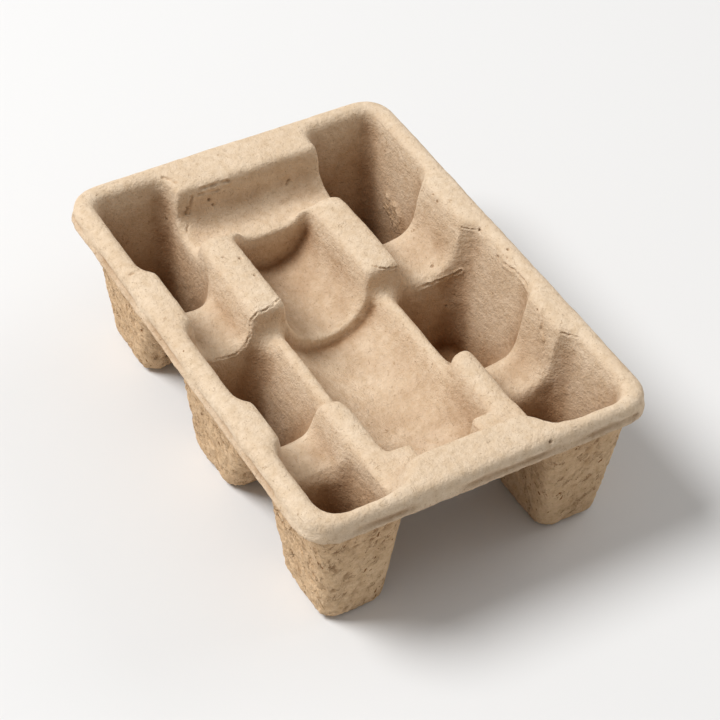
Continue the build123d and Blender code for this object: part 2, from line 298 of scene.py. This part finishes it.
class Graph:
    """Short ways to lay out a material's nodes."""

    def __init__(self, material):
        self.nodes = material.node_tree.nodes
        self.links = material.node_tree.links
        self.place = self.nodes.new("ShaderNodeTexCoord").outputs["Object"]

    def node(self, kind, inputs=None, **values):
        """A node with its settings, and its inputs linked or set."""
        made = self.nodes.new(kind)
        for name, value in values.items():
            setattr(made, name, value)
        for name, value in (inputs or {}).items():
            if isinstance(value, bpy.types.NodeSocket):
                self.links.new(value, made.inputs[name])
            else:
                made.inputs[name].default_value = value
        return made

    def maths(self, operation, first, second=0.0, third=0.0, clamp=False):
        """One sum with numbers or values."""
        inputs = {0: first, 1: second, 2: third}
        return self.node("ShaderNodeMath", inputs, operation=operation, use_clamp=clamp).outputs[0]

    def vectors(self, operation, first, second):
        """One sum with places."""
        return self.node("ShaderNodeVectorMath", {0: first, 1: second}, operation=operation).outputs[0]

    def noise(self, scale, detail, roughness, where=None, distortion=0.0, output="Fac"):
        """Cloudy noise, on the piece's own coordinates if no others are given."""
        inputs = {"Vector": where or self.place, "Scale": scale, "Detail": detail}
        inputs.update({"Roughness": roughness, "Distortion": distortion})
        return self.node("ShaderNodeTexNoise", inputs).outputs[output]

    def ramp(self, value, stops):
        """A colour between two stops."""
        made = self.node("ShaderNodeValToRGB", {"Fac": value})
        points = made.color_ramp.elements
        for point, (position, colour) in zip(points, stops):
            point.position, point.color = position, colour
        return made.outputs["Color"]

    def multiply(self, factor, first, second):
        """The first colour darkened or warmed by the second, as far as the factor says."""
        inputs = {0: factor, 6: first, 7: second}
        return self.node("ShaderNodeMix", inputs, data_type="RGBA", blend_type="MULTIPLY").outputs[2]

    def attribute(self, name):
        """A share that the mesh carries per vertex."""
        return self.node("ShaderNodeAttribute", attribute_name=name).outputs["Fac"]

    def contour(self, field, width):
        """A thin line where a noise passes its middle value."""
        off = self.maths("ABSOLUTE", self.maths("SUBTRACT", field, 0.5))
        return self.maths("MULTIPLY_ADD", off, -1.0 / width, 1.0, clamp=True)

    def spots(self, where, scale, spread, least, steepness):
        """Scattered spots of many sizes, of which the least do not show."""
        cells = self.node("ShaderNodeTexVoronoi", {"Vector": where, "Scale": scale})
        lot = self.node("ShaderNodeSeparateColor", {"Color": cells.outputs["Color"]}).outputs[0]
        reach = self.maths("MULTIPLY_ADD", lot, spread, least)
        inside = self.maths("SUBTRACT", reach, cells.outputs["Distance"])
        return self.maths("MULTIPLY", inside, steepness, clamp=True)


def threads(graph, scale, width, cut):
    """Thin curled fibres: short pieces of a noise's contour lines."""
    line = graph.contour(graph.noise(scale, 2.0, 0.5, distortion=1.4), width)
    share = graph.noise(scale * 2.3, 1.0, 0.5)
    piece = graph.maths("MULTIPLY_ADD", share, 14.0, -14.0 * cut, clamp=True)
    return graph.maths("MULTIPLY", line, piece)


def slots(graph, turn, size):
    """A mask of painted shade: short slots between torn fibres, drawn out along one direction, and crease
    lines along the folds; and the folds themselves.
    """
    drift = graph.noise(330.0, 2.0, 0.6, output="Color")
    moved = graph.vectors("ADD", graph.place, graph.vectors("MULTIPLY", drift, (0.0024, 0.0024, 0.0024)))
    inputs = {"Vector": moved, "Rotation": turn, "Scale": size}
    drawn = graph.node("ShaderNodeMapping", inputs, vector_type="TEXTURE").outputs[0]
    slot = graph.spots(drawn, 1.0, spread=0.42, least=-0.15, steepness=14.0)
    folds = graph.noise(0.62, 2.0, 0.55, where=drawn)
    share = graph.noise(190.0, 1.0, 0.5)
    piece = graph.maths("MULTIPLY_ADD", share, 9.0, -4.6, clamp=True)
    line = graph.maths("MULTIPLY", graph.contour(folds, 0.03), piece)
    return graph.maths("MAXIMUM", slot, graph.maths("MULTIPLY", line, 0.8)), folds


def torn_slots(graph):
    """The painted slot shade and the folds of all walls: one way on walls that face the ends, another on the
    sides.
    """
    ends = graph.attribute("ends")
    sides = graph.maths("SUBTRACT", 1.0, ends)
    end_slots, end_folds = slots(graph, turn=(-0.67, 0.0, 0.0), size=(0.0016, 0.0016, 0.0060))
    side_slots, side_folds = slots(graph, turn=(0.0, -0.52, 0.0), size=(0.0014, 0.0014, 0.0050))
    slot = graph.maths("MULTIPLY_ADD", end_slots, ends, graph.maths("MULTIPLY", side_slots, sides))
    fold = graph.maths("MULTIPLY_ADD", end_folds, ends, graph.maths("MULTIPLY", side_folds, sides))
    return slot, fold


def felt_colour(graph, long_threads, short_threads):
    """Warm tan in soft clouds, with mottle, specks, brown flecks and darker fibres."""
    clouds = graph.noise(38.0, 3.0, 0.55)
    colour = graph.ramp(clouds, [(0.3, DARK_TAN), (0.7, LIGHT_TAN)])
    mottle = graph.noise(360.0, 4.0, 0.65)
    colour = graph.multiply(1.0, colour, graph.ramp(mottle, [(0.3, MOTTLE), (0.62, WHITE)]))
    specks = graph.noise(1500.0, 2.0, 0.6)
    colour = graph.multiply(0.7, colour, graph.ramp(specks, [(0.28, SPECK), (0.36, WHITE)]))
    flecks = graph.spots(graph.place, 190.0, spread=0.16, least=-0.08, steepness=30.0)
    colour = graph.multiply(flecks, colour, FLECK)
    colour = graph.multiply(graph.maths("MULTIPLY", long_threads, 0.7), colour, LONG_THREAD)
    return graph.multiply(graph.maths("MULTIPLY", short_threads, 0.4), colour, SHORT_THREAD)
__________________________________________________
■ **Required task**:
Only the lines from the opening of the material through the line with "ways to lay" should be echoed, exactly as written.

■ **Written solution**:
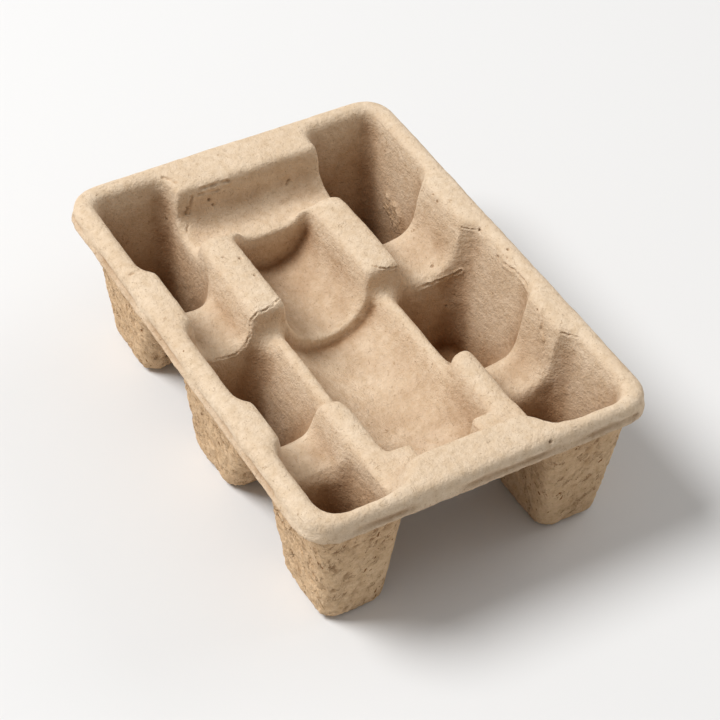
Continue the build123d and Blender code for this object: part 2, from line 298 of scene.py. This part finishes it.
class Graph:
    """Short ways to lay out a material's nodes."""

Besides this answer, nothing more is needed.